Ramona Klein poses for a photo in a classroom at the former Fort Totten Indian Industrial School in North Dakota. Klein attended the boarding school from 1954 to 1958.
Dan Koeck for The Washington Post
/
via Getty Images
Ramona Klein poses for a photo in a classroom at the former Fort Totten Indian Industrial School in North Dakota. Klein attended the boarding school from 1954 to 1958.

"When I went to boarding school, I was 7," said Ramona Klein, speaking to a group clad in orange shirts at a vigil earlier this month in Washington, D.C. "My parents didn't see me — other than a little while during the summer — for four years. Some parents didn't see their children for 12 years."

Klein attended the Fort Totten Indian Industrial School in North Dakota from 1954 to 1958. She said being cut off from her family was just one of the many hardships she faced as a student at a federal Indian boarding school, in addition to abuse and neglect.

She and many others will be marking Orange Shirt Day at events around the country on Tuesday, in remembrance of the tens of thousands of Native children who attended these schools, the goal of which was to "kill the Indian … save the man."

The day of memorial is marked in Canada each year on Sept. 30, where it is formally known as the National Day for Truth and Reconciliation, and is increasingly observed in communities in the United States.

Klein spoke earlier this month at the vigil at the Indian Gaming Association conference center near Capitol Hill.

There, organizers from the National Native American Boarding School Healing Coalition passed out orange T-shirts that read "Every Child Matters." Klein, a citizen of the Turtle Mountain Band of Chippewa Indians, is the group's vice president.

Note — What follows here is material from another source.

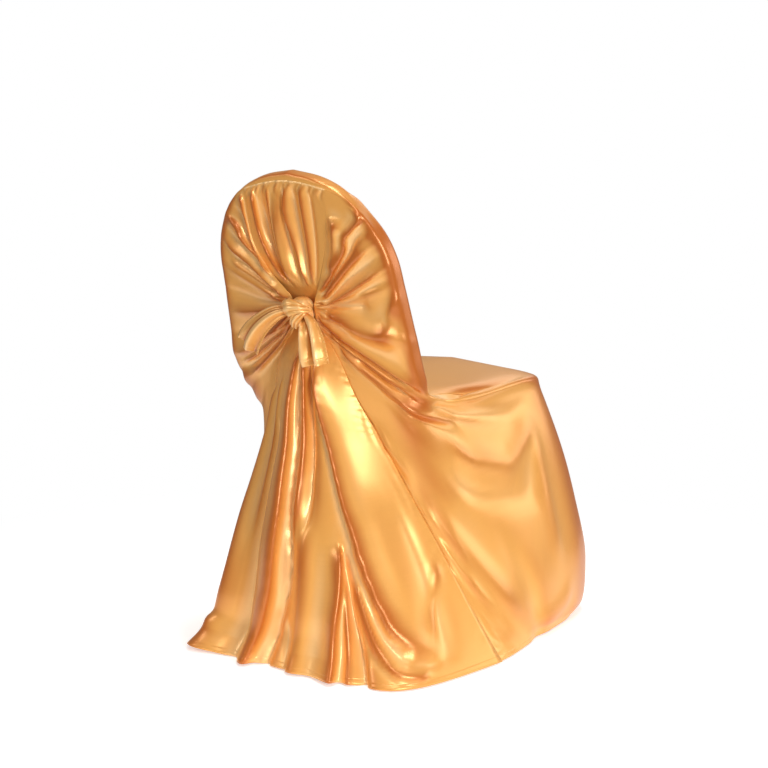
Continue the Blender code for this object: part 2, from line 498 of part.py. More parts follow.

From 1819 to 1969, the federal government financed more than 400 Indian boarding schools. Native children were often forcibly removed from their homes and sent to these schools, sometimes hundreds of miles away, where many were abused and neglected.

An investigation by the Interior Department found that, of more than 60,000 students who attended the federal Indian boarding schools, at least 973 American Indian, Alaska Native and Native Hawaiian children died.

"There was physical abuse, sexual abuse, emotional abuse, academic abuse, intellectual abuse and neglect," Klein said. "If I didn't start healing, it would impact my children and my grandchildren."

The orange shirts honor Phyllis Webstad of the Stswecem'c Xget'tem First Nation, who attended a Canadian boarding school as a child. She now lectures and writes about the experience, including her story of how a bright orange shirt her grandmother had bought for her to wear at her new school was taken away on her first day.

For current Indigenous students, honoring Orange Shirt Day is seen as a way of recognizing and correcting how education has been used as a weapon against Native children.

"This was a genocide. We survived, we are resilient," said Nani Mahkuk-Guaman, a student leader at the University of Minnesota Morris. A building on the campus was part of a federal Indian boarding school from 1887-1909.

The observances at that location, she said, are a way of "creating happy memories in a place where students didn't experience happiness."'

Honoring boarding school survivors "is a way for us to heal," said Mahkuk-Guaman, 21, a descendant of the Menominee Tribe of Wisconsin and the Winnebago Tribe of Nebraska. "And to help us understand what our parents, grandparents — all of our relatives — went through." Several members of her family attended boarding schools.

The horrors experienced in the boarding schools in the U.S. were for decades hidden or seldom acknowledged. Only recently, beginning in 2022, has the federal government accepted responsibility for its role.

Some survivors have been reluctant to share what happened to them, even with close family.

But Klein and others believe it is important to talk about their experiences, before it's too late.

"If we don't remember what happened, it's going to get lost," said Klein, 78. "I'm closer to the end of life than the beginning of life, so I have to get busy. I have to stay busy so that it's not forgotten. … We remember all of the survivors, all of the kids who didn't go home."